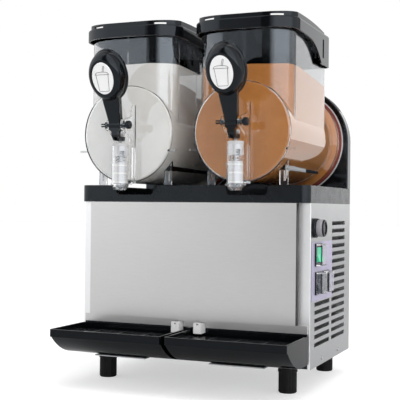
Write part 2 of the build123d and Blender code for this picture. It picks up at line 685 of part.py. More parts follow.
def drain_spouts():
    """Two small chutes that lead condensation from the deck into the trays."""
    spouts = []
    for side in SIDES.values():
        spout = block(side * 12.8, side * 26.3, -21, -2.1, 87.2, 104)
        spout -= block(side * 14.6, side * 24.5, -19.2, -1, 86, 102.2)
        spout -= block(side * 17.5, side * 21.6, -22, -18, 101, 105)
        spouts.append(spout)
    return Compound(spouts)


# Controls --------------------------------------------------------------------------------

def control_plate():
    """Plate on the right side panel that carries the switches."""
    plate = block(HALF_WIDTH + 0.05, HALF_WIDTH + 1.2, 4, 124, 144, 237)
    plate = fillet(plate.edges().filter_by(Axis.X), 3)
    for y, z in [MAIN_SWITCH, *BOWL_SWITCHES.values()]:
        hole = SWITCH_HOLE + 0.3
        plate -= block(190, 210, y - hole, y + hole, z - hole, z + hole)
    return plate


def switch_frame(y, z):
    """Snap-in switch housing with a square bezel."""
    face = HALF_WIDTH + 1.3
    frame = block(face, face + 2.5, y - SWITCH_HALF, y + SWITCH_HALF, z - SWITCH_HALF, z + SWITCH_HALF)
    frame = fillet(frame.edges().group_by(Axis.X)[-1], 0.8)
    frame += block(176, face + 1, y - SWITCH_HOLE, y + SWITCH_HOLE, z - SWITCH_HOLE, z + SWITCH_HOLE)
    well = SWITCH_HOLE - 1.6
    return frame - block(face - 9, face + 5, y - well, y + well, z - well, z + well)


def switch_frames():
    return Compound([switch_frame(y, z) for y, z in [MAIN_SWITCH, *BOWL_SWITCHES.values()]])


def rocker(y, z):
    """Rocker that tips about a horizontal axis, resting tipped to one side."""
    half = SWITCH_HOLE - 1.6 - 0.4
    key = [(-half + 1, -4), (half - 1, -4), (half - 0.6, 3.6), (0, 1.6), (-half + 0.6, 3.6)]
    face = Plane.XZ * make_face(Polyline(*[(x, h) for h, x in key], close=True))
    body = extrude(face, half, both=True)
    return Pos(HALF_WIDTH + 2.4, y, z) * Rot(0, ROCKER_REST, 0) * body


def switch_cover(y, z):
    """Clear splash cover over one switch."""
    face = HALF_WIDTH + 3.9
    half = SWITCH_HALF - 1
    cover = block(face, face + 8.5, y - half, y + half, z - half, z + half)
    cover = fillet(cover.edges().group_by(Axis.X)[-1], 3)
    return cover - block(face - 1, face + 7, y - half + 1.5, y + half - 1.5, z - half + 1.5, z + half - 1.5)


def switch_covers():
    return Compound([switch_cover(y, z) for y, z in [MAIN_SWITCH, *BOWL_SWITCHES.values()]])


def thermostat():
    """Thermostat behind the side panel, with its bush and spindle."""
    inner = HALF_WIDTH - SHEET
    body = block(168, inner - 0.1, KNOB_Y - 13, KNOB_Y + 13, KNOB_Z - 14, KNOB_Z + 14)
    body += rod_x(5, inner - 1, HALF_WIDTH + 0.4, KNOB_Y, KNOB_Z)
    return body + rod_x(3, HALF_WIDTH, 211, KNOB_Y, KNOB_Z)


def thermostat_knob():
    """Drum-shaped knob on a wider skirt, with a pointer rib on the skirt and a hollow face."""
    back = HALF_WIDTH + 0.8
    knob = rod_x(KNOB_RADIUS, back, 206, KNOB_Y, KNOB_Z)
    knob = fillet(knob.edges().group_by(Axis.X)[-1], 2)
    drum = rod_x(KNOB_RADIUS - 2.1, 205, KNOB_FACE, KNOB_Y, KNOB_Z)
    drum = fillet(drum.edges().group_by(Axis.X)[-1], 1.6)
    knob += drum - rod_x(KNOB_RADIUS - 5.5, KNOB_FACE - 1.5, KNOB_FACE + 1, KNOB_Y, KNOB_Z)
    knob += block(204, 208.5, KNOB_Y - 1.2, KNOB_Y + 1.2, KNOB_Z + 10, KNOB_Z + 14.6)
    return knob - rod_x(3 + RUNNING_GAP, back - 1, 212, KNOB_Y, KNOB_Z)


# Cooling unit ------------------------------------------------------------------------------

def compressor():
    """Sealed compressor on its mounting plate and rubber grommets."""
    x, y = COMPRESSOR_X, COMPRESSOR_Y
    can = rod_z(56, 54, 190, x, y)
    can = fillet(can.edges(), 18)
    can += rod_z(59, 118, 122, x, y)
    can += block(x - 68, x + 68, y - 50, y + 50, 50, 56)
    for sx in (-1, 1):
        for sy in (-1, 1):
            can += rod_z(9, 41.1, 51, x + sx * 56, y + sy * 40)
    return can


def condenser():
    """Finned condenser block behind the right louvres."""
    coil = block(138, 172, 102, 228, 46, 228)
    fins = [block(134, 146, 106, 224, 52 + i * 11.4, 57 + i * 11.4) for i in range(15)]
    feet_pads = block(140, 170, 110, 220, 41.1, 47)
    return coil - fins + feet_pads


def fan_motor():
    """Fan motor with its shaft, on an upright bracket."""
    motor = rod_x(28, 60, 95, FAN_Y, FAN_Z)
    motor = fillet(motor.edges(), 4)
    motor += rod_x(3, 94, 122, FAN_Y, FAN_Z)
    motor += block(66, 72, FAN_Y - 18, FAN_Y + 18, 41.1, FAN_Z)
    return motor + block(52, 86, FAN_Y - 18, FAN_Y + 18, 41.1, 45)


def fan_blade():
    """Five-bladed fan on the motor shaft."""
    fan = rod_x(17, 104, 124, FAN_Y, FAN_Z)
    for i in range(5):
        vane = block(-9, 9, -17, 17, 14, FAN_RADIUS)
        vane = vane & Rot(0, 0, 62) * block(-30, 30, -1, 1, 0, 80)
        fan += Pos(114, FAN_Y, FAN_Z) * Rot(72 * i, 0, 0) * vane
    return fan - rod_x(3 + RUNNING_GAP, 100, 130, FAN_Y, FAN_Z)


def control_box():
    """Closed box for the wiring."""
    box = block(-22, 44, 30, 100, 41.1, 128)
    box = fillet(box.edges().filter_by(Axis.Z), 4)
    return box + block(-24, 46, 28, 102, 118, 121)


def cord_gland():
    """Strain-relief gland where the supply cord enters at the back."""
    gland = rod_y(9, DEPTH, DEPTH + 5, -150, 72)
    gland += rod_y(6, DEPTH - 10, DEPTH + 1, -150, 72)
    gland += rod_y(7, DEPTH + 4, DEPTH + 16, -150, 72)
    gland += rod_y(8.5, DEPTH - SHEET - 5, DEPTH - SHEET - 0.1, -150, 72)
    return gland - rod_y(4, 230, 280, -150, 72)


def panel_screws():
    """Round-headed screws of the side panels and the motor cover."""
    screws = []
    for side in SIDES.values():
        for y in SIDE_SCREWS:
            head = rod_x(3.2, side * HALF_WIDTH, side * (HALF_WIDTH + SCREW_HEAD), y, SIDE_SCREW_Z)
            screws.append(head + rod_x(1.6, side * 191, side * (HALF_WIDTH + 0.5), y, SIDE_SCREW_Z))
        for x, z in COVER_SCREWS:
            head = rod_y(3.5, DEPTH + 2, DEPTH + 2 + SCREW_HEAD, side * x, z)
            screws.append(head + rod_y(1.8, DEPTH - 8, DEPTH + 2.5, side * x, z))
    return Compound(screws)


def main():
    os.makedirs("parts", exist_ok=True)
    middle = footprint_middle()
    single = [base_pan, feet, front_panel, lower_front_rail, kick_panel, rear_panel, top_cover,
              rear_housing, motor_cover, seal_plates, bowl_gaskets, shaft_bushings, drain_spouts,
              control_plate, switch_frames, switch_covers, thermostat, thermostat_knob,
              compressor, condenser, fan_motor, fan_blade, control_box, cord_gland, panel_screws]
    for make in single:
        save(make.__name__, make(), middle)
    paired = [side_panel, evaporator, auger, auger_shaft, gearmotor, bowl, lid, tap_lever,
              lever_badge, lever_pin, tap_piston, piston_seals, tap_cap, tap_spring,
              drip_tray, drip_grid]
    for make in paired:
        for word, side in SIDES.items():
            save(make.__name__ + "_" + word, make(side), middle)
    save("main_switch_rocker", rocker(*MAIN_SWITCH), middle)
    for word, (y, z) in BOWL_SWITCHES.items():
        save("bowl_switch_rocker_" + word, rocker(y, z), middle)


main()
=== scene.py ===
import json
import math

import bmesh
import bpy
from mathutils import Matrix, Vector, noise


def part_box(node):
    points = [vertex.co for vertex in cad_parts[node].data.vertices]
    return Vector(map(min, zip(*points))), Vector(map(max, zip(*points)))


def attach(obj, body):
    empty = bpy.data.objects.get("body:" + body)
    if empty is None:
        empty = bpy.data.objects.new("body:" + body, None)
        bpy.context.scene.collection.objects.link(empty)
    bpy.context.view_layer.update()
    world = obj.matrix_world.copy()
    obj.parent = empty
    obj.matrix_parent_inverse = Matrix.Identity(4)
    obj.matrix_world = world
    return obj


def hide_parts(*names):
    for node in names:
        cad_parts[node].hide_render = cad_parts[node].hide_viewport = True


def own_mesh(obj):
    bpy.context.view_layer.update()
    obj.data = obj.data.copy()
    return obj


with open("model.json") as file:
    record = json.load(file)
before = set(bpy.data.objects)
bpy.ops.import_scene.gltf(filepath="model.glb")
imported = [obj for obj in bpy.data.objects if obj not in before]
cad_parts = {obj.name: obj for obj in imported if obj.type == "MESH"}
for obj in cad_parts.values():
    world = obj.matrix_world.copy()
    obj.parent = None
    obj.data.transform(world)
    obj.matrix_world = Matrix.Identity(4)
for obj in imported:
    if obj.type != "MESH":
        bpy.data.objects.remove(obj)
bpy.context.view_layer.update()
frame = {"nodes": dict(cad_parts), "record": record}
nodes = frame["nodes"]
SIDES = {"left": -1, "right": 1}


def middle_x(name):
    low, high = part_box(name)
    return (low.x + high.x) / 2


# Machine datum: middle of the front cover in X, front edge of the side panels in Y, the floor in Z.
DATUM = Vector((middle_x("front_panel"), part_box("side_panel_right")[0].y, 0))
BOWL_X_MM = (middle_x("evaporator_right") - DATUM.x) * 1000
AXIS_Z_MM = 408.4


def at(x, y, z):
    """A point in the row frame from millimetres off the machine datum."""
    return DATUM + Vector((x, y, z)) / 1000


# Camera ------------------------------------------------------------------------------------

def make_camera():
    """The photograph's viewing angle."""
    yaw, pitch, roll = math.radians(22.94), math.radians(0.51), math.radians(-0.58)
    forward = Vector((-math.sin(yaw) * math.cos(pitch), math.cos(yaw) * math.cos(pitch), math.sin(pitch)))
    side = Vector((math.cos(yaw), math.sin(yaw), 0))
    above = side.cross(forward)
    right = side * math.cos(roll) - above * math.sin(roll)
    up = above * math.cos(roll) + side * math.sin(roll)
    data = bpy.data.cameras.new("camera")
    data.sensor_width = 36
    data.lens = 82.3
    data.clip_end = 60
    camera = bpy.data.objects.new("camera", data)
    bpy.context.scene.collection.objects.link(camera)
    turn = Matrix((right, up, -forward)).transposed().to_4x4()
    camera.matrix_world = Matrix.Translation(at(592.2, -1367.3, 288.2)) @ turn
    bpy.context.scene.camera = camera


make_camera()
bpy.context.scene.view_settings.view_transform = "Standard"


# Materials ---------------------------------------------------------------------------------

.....

* What is being asked *
From the opening line of the data above, please print each line as written up to and including the line that contains "return Compound(spouts)", and nothing more.

* Worked answer *
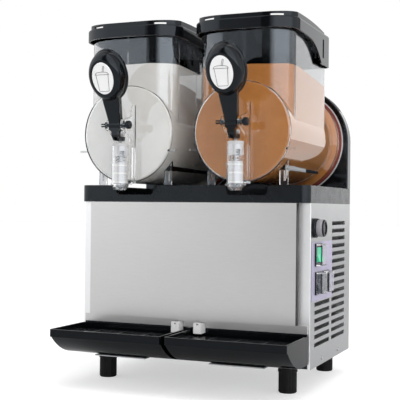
Write part 2 of the build123d and Blender code for this picture. It picks up at line 685 of part.py. More parts follow.
def drain_spouts():
    """Two small chutes that lead condensation from the deck into the trays."""
    spouts = []
    for side in SIDES.values():
        spout = block(side * 12.8, side * 26.3, -21, -2.1, 87.2, 104)
        spout -= block(side * 14.6, side * 24.5, -19.2, -1, 86, 102.2)
        spout -= block(side * 17.5, side * 21.6, -22, -18, 101, 105)
        spouts.append(spout)
    return Compound(spouts)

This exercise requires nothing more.